Community Economic Development

Explores the relationship between local community economic development, environmental sustainability, cultural vitality, and trend in regional and national economics, with specific focus on how to make community and economic investments that yield development outcomes that contribute to economic, equitable, environmental, and cultural vitality.

Class description

We begin this course with the assumption that community and economic development are inextricably linked. Furthermore, this interrelationship prevails at various community scales from the smallest neighborhood to the region and beyond. In this context, the notion of community has both physical and social dimensions. Sometimes community refers to a geographic place and its physical manifestations like housing, streets, sidewalks, parks and transportation (i.e., the Delridge community). At other times, community refers to people with an affinity and historical connection with one another over time and space (ie. the Filipino community). Sometimes these physical and social communities overlap.

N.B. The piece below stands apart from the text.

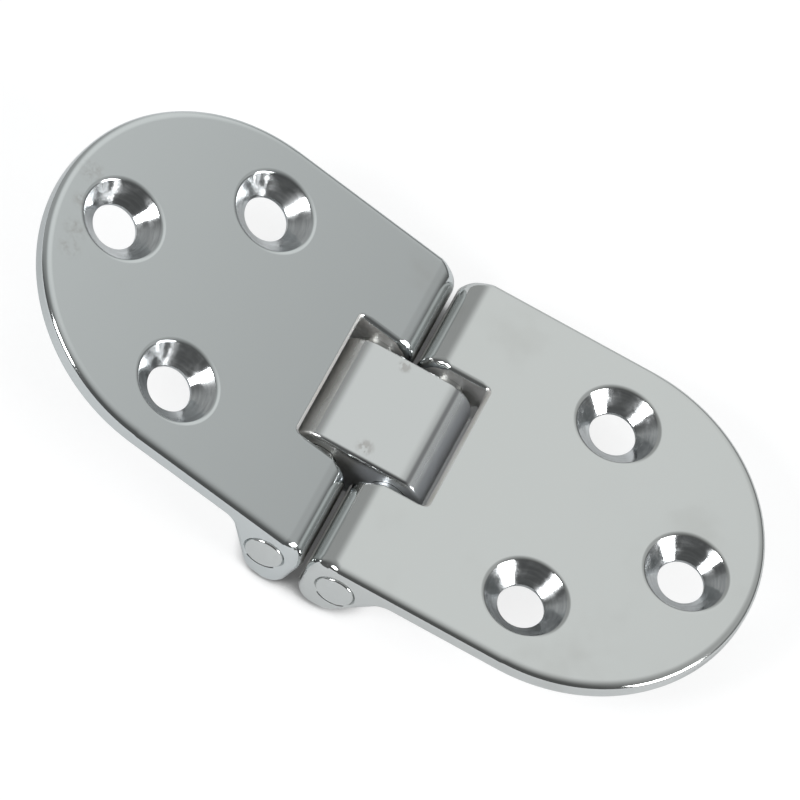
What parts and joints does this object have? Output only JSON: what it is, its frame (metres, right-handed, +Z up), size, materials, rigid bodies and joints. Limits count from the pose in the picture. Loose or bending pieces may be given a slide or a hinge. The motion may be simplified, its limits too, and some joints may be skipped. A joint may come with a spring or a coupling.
{
  "type": "lid stop hinge",
  "caption": "Flap hinge with round-ended countersunk leaves on separate pins, joined by a short link that lets them open flat and fold face to face.",
  "frame": {"origin": "middle of the hinge in plan, at the height of the surface its knuckles stand on", "axes": "+Z up, out of the leaves' countersunk faces; +X along the hinge from the raised left leaf to the level right leaf; +Y along the pins, away from the viewer"},
  "size_m": [0.0792, 0.0386, 0.0167],
  "materials": {
    "leaf_steel": "mirror polished cast stainless steel",
    "link_steel": "mirror polished cast stainless steel",
    "pin_steel": "peened stainless steel pin, polished with the leaf"
  },
  "bodies": {
    "right_leaf": {"right_leaf": "leaf_steel", "right_pin": "pin_steel"},
    "link": {"centre_link": "link_steel"},
    "left_leaf": {"left_leaf": "leaf_steel", "left_pin": "pin_steel"}
  },
  "joints": [
    {"name": "right_pivot", "type": "hinge", "parent": "right_leaf", "child": "link", "pos_m": [0.00313, 0, 0.00443], "axis": [0, 1, 0], "range_deg": [0, 90]},
    {"name": "left_pivot", "type": "hinge", "parent": "link", "child": "left_leaf", "pos_m": [-0.00467, 0, 0.00443], "axis": [0, 1, 0], "range_deg": [-14.1, 75.9]}
  ]
}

In this class, we explore the relationship between local community economic development, environmental sustainability, cultural vitality, and trends in the regional and national economies. Specifically, we focus on how to make community and economic investments that yield development outcomes that contribute to economic, equitable, environmental, and cultural vitality. This approach extends a triple bottom line approach that seeks to benefit profits, people, and the planet, to also include creativity–a quadruple bottom line perspective.

Student learning goals

Define community development and economic development, and discuss their interrelationships;

explain why one might be concerned about community when undertaking local economic development;

analyze the connections between community-based economic development, environmental sustainability, cultural vitality, the regional economy, and transnational economic relationships;

distinguish among the communities of interest, the roles they play in the economic development process, and the mechanisms that facilitate these roles;

identify alternative methods of community based economic development that are available to practitioners and policy makers;

recognize areas that are ripe for intervention, given neighborhood change over time, larger economic forces, and political factors.

General method of instruction

Recommended preparation

Class assignments and grading

Class Participation (includes briefing packet): 25% Memos(3): 40% Final Paper and Presentation (group grade): 35%


The information above is intended to be helpful in choosing courses. Because the instructor may further develop his/her plans for this course, its characteristics are subject to change without notice. In most cases, the official course syllabus will be distributed on the first day of class.